A: Here in Hawaii it's generally all been under a hundred feet. Once or twice it's been a little over a hundred feet, but most of the things we work on here are relatively shallow.
Q: What kinds of jobs are you working on right now?
A: Right now we just finished in Kona. There's a Board of Water Supply, and they have what's called the Kahaluu Shaft.
Q: What did you do there?
A: The shaft is 600 feet down below the earth. You take an elevator down there. We're diving in the water table, the aquifer, basically. They have four pumps and we're doing maintenance work to the pumps. We're pulling the pumps out; we're changing the casings, we're pouring foundations, little slabs of concrete around the casings. This is all in about 6 feet of water, 600 feet below the mountain.
Q: Besides Hawaii, have they had you dive anywhere else?
A: We've worked on Midway and Wake Island.
Q: What was one of the most challenging jobs you've had to work on?
A: Um, let's see. ... Salvaging is always challenging. We've done salvage work off Diamond Head. Long-line fishing boats that go aground. We just salvaged a sailboat off Waikiki. They're challenging 'cause they're right in the surf break. You're working right in the surf with the surge and the shallow water, and you're trying to move very heavy things that are grounded on the bottom.
Q: Is this something you expect to stay with for some time, or is this the kind of job that leads to something else?
A: I expect to stay with it. There's another guy who's been here about 15 years. I've been here about eight. Everyone is pretty much in here for the long haul. It's a great place to live and work.
Q: Do you ever do any recreational diving?
A: I do, but not as much as I used to. (Laughter) You know, you're diving throughout the week. But I do like to surf and fish. I like to go to the beach and all that.
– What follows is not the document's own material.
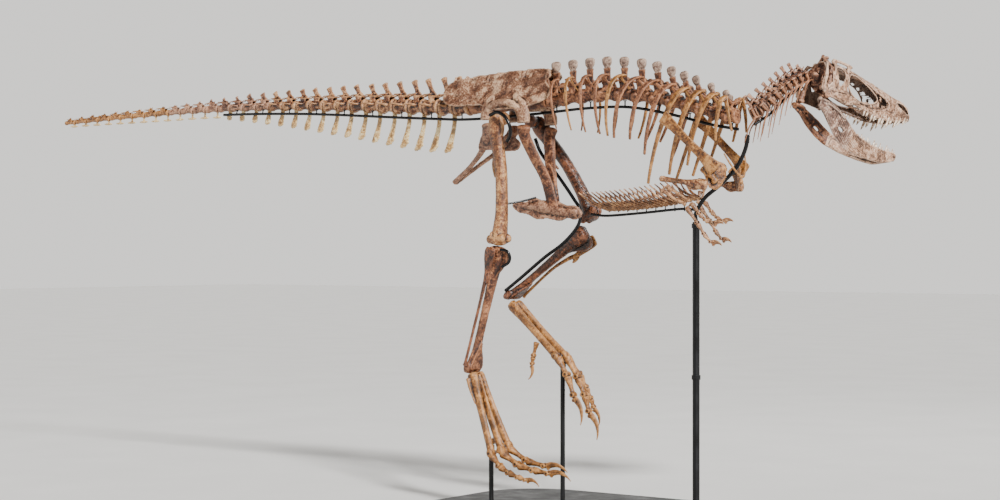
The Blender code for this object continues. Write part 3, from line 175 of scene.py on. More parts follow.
# ---------------------------------------------------------------- clay: closed shells that are merged
class Clay:
    """Closed shells that are laid over one another and then merged into a smooth bone."""

    def __init__(self):
        self.verts = []
        self.faces = []

    def add(self, verts, faces):
        """Add one shell."""
        start = len(self.verts)
        self.verts += verts
        self.faces += [tuple(start + i for i in face) for face in faces]

    def tube(self, path, wide, high, up=UP, sides=16, steps=4, blunt=0.6):
        """A smooth limb along path: wide runs across up and the path, high runs along up."""
        count = (len(path) - 1) * steps + 1
        spots = curve(path, count)
        wides = [max(0.002, w) for w in curve(wide, count)]
        highs = [max(0.002, h) for h in curve(high, count)]
        rings = []
        for k, p in enumerate(spots):
            run = spots[min(k + 1, count - 1)] - spots[max(k - 1, 0)]
            across = up.cross(run).normalized()
            rise = run.cross(across).normalized()
            rings.append((p, run.normalized(), across * wides[k] / 2, rise * highs[k] / 2))
        rounded = []
        for ring, sign in ((rings[0], -1), (rings[-1], 1)):
            p, run, across, rise = ring
            reach = blunt * min(across.length, rise.length)
            caps = [(p + run * (sign * reach * sin(a)), run, across * cos(a), rise * cos(a))
                    for a in (radians(30), radians(58), radians(80))]
            rounded.append(caps)
        rings = rounded[0][::-1] + rings + rounded[1]
        verts = []
        faces = []
        for p, run, across, rise in rings:
            for i in range(sides):
                a = 2 * pi * i / sides
                verts.append(p + across * cos(a) + rise * sin(a))
        for k in range(len(rings) - 1):
            for i in range(sides):
                a, b = k * sides + i, k * sides + (i + 1) % sides
                faces.append((a, b, b + sides, a + sides))
        faces.append(tuple(range(sides))[::-1])
        faces.append(tuple(range(len(verts) - sides, len(verts))))
        self.add(verts, faces)

    def ball(self, middle, x, y, z, steps=10):
        """An ellipsoid with the half axes x, y and z, given as vectors."""
        verts = [middle + z]
        for k in range(1, steps):
            a = pi * k / steps
            for i in range(2 * steps):
                b = pi * i / steps
                verts.append(middle + z * cos(a) + (x * cos(b) + y * sin(b)) * sin(a))
        verts.append(middle - z)
        n = 2 * steps
        faces = [(0, 1 + i, 1 + (i + 1) % n) for i in range(n)]
        for k in range(steps - 2):
            for i in range(n):
                a, b = 1 + k * n + i, 1 + k * n + (i + 1) % n
                faces.append((a, a + n, b + n, b))
        last = len(verts) - 1
        faces += [(last, last - n + (i + 1) % n, last - n + i) for i in range(n)]
        self.add(verts, faces)

    def sheet(self, place, us, vs, keep):
        """A wall: place(u, v, side) gives its faces, over the cells of the grid that keep marks."""
        index = {}
        verts = []
        faces = []
        rims = {}
        for i in range(len(us) - 1):
            for j in range(len(vs) - 1):
                if not keep[i, j]:
                    continue
                corners = ((i, j), (i + 1, j), (i + 1, j + 1), (i, j + 1))
                for side in (0, 1):
                    for a, b in corners:
                        if (a, b, side) not in index:
                            index[a, b, side] = len(verts)
                            verts.append(place(us[a], vs[b], 1 - 2 * side))
                faces.append(tuple(index[a, b, 0] for a, b in corners))
                faces.append(tuple(index[a, b, 1] for a, b in corners[::-1]))
                for k in range(4):
                    edge = (corners[k], corners[(k + 1) % 4])
                    back = (edge[1], edge[0])
                    if back in rims:
                        del rims[back]
                    else:
                        rims[edge] = True
        for (a, b), (c, d) in rims:
            faces.append((index[c, d, 0], index[a, b, 0], index[a, b, 1], index[c, d, 1]))
        self.add(verts, faces)

    def board(self, outline, place, step=0.005):
        """A board cut to an outline of (a, b); place(a, b, side) gives a point of each face."""
        a0, a1 = min(p[0] for p in outline), max(p[0] for p in outline)
        b0, b1 = min(p[1] for p in outline), max(p[1] for p in outline)
        us = np.arange(a0 - step, a1 + 2 * step, step)
        vs = np.arange(b0 - step, b1 + 2 * step, step)
        keep = inside(outline, *np.meshgrid(us[:-1] + step / 2, vs[:-1] + step / 2, indexing="ij"))
        self.sheet(place, us, vs, keep)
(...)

I like to do free diving.
The greatest thing about this job is it changes daily. You're never doing the same thing. It's always changing. One week it's salvaging a sailboat, the next week it's in six feet of water in the fresh-water table.
Q: What's your least favorite part of the job?
A: Well, we're a marine construction company, so we do some other work besides the diving. There's always chipping and painting, fighting rust and painting. I don't think there's anybody who would say that's their favorite part, but it has to be done. You can't be diving all of the time.